ArnaudFerre / CONTES

CONcept-TErm System
Apache License 2.0
9 stars 2 forks source link

CONTES

CONcept-TErm System method to normalize multi-word terms with concepts from a domain-specific ontology (See paper). This installation guide is for a direct use in command line.
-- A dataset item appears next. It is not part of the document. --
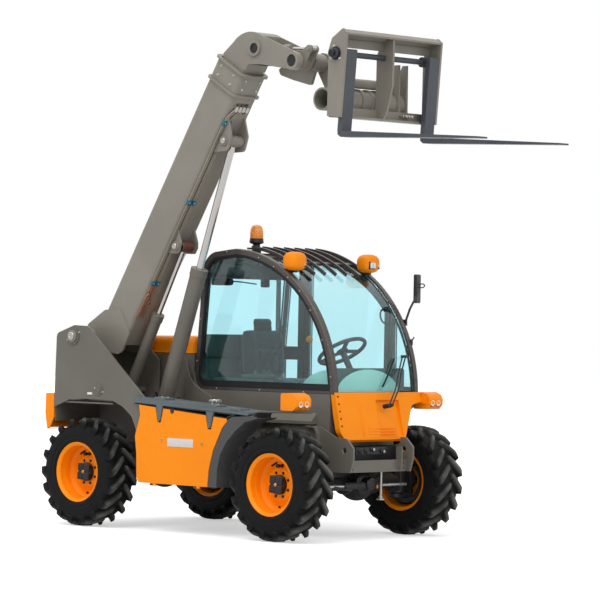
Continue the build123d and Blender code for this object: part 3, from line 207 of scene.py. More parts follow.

If you need to use other preprocessings or use the HONOR method, please, check the README_AlvisNLPML.

Prerequisites

Intallation

  1. Get CONTES from github
$ git clone https://github.com/ArnaudFerre/CONTES.git

$ cd CONTES
  1. Create the Virtual Env, You need anaconda to be installed
$ conda env create -f contes-env.yml
  1. Activate the Virtual Env
$ source activate contesenv
  1. Tests
$ python module_word2vec/main_word2vec.py --help

$ python module_train/main_train.py --help

$ python module_predictor/main_predictor.py --help

Usage

$ python module_word2vec/main_word2vec.py \
--json word-vectors.json \
--min-count 0 \
--vector-size 100 \
--window-size 2 < test-data/corpus.txt
$ python module_train/main_train.py  \
--word-vectors test-data/embeddings/microbio_filtered_100/word-vectors.json.gz \
--terms test-data/input-corpus/terms_0.json \
--attributions test-data/input-corpus/attributions_0.json \
--regression-matrix test-data/models/bb \
--ontology test-data/OntoBiotope_BioNLP-ST-2016.obo
$ python module_predictor/main_predictor.py \
--word-vectors test-data/embeddings/microbio_filtered_100/word-vectors.json.gz \
--terms test-data/input-corpus/terms_0.json \
--regression-matrix test-data/models/bb \
--ontology test-data/OntoBiotope_BioNLP-ST-2016.obo \
--output test-data/predictions/output.json

Use as a Python library

If you want to directly use the CONTES method in a Python code, you can find a full demonstration in DEMO/CONTES_demo.py.